Set exercise: Please repeat the records below exactly, from the first line through the line containing "TOP_SAG_EDGE = 0.16", and nothing more.

Material for the task:
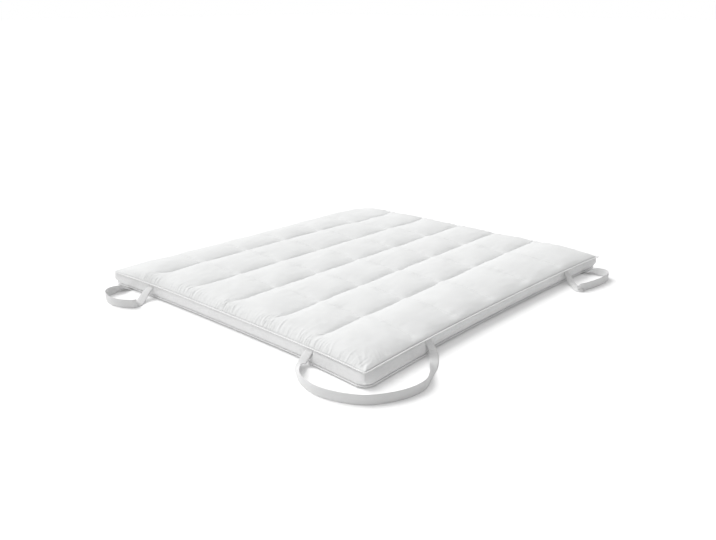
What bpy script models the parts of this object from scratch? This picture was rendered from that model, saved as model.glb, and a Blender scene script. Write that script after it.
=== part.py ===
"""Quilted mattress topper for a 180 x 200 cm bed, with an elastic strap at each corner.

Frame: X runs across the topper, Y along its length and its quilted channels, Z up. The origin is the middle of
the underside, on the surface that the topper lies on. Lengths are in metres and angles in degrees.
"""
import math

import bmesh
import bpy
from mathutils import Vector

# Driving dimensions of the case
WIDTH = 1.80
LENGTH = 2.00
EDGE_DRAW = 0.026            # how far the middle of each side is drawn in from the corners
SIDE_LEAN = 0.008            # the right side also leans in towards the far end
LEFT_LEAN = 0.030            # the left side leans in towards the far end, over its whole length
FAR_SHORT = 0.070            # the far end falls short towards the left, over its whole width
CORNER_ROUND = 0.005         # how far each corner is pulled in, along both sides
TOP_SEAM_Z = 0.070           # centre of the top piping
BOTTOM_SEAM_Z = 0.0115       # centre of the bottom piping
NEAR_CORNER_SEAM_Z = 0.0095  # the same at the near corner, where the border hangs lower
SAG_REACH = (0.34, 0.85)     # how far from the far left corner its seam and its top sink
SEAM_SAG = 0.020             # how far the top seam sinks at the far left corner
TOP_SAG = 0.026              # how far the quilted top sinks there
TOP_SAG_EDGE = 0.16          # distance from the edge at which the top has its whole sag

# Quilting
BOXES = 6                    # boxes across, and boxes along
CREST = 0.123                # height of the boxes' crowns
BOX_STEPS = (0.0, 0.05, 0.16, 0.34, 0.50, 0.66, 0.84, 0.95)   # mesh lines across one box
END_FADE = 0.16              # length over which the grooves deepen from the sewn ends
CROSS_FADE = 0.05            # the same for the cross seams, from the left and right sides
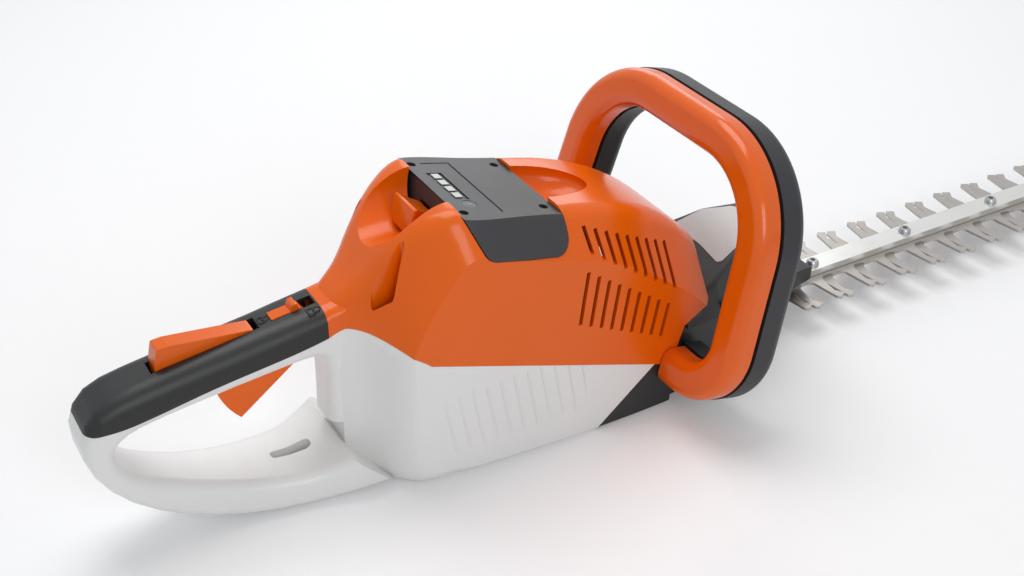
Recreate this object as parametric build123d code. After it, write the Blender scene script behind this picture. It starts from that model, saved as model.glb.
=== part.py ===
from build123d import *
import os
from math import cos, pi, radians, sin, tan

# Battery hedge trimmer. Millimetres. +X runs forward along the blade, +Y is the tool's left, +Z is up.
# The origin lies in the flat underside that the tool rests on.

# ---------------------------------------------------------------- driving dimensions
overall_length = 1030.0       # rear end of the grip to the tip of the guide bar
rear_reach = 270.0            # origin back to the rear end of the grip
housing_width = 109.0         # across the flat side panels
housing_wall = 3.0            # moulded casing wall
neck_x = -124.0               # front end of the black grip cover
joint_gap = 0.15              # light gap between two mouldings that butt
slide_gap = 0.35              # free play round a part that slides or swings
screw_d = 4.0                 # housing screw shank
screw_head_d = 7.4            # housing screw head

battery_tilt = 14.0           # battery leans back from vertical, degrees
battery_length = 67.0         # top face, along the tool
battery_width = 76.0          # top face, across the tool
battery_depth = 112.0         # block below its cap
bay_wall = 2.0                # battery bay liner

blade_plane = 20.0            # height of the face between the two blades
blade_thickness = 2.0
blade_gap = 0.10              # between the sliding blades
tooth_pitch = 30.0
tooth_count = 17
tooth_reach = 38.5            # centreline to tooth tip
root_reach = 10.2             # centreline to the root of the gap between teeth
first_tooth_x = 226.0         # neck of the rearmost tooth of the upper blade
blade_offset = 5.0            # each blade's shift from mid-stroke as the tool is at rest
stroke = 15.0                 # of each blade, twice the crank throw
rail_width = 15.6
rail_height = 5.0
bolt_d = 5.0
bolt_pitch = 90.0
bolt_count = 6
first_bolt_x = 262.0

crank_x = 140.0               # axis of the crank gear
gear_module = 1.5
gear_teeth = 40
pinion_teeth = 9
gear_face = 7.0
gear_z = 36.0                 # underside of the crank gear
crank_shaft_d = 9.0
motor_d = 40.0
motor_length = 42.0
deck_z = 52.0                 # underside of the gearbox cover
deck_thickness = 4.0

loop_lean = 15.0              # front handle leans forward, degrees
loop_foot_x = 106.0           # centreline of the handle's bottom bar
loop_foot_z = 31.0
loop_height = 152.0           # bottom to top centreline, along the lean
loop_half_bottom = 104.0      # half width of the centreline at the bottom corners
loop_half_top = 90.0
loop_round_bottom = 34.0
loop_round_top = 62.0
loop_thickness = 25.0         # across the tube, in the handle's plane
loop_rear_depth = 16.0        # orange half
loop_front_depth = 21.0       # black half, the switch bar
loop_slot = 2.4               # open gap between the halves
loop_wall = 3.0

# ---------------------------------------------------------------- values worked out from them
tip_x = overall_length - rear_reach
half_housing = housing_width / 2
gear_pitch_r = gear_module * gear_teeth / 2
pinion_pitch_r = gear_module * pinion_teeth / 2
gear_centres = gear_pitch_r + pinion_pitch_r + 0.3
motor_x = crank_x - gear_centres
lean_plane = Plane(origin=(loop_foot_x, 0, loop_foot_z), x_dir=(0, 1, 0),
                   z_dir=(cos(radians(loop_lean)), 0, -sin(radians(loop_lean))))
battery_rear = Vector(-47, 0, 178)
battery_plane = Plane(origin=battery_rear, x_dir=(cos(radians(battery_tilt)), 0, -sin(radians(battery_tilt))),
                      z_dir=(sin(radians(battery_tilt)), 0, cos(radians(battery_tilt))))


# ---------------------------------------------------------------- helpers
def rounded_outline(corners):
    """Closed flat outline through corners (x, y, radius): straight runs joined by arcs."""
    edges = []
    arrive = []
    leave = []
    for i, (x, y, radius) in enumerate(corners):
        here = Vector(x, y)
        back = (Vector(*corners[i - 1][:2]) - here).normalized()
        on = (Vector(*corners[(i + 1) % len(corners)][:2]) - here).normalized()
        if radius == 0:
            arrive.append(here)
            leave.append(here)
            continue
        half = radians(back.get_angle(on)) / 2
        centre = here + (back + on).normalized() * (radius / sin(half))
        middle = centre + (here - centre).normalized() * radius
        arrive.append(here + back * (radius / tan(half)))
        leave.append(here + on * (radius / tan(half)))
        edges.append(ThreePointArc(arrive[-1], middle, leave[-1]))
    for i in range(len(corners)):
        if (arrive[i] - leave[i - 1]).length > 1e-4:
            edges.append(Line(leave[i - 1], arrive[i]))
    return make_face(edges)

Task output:
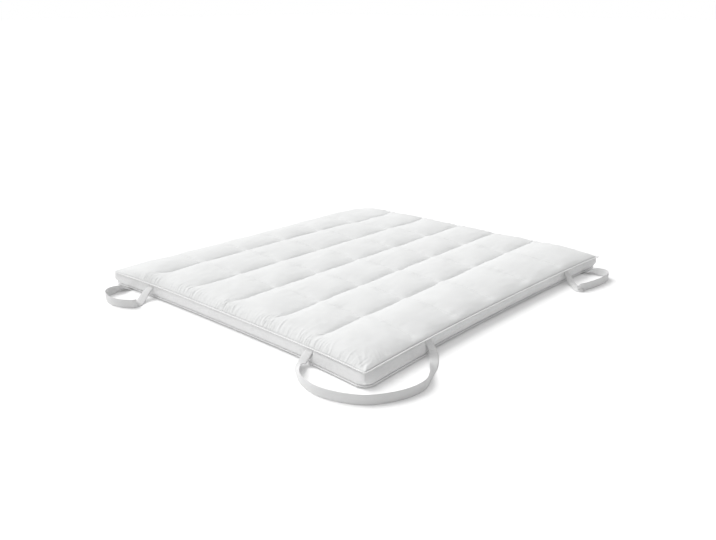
What bpy script models the parts of this object from scratch? This picture was rendered from that model, saved as model.glb, and a Blender scene script. Write that script after it.
=== part.py ===
"""Quilted mattress topper for a 180 x 200 cm bed, with an elastic strap at each corner.

Frame: X runs across the topper, Y along its length and its quilted channels, Z up. The origin is the middle of
the underside, on the surface that the topper lies on. Lengths are in metres and angles in degrees.
"""
import math

import bmesh
import bpy
from mathutils import Vector

# Driving dimensions of the case
WIDTH = 1.80
LENGTH = 2.00
EDGE_DRAW = 0.026            # how far the middle of each side is drawn in from the corners
SIDE_LEAN = 0.008            # the right side also leans in towards the far end
LEFT_LEAN = 0.030            # the left side leans in towards the far end, over its whole length
FAR_SHORT = 0.070            # the far end falls short towards the left, over its whole width
CORNER_ROUND = 0.005         # how far each corner is pulled in, along both sides
TOP_SEAM_Z = 0.070           # centre of the top piping
BOTTOM_SEAM_Z = 0.0115       # centre of the bottom piping
NEAR_CORNER_SEAM_Z = 0.0095  # the same at the near corner, where the border hangs lower
SAG_REACH = (0.34, 0.85)     # how far from the far left corner its seam and its top sink
SEAM_SAG = 0.020             # how far the top seam sinks at the far left corner
TOP_SAG = 0.026              # how far the quilted top sinks there
TOP_SAG_EDGE = 0.16          # distance from the edge at which the top has its whole sag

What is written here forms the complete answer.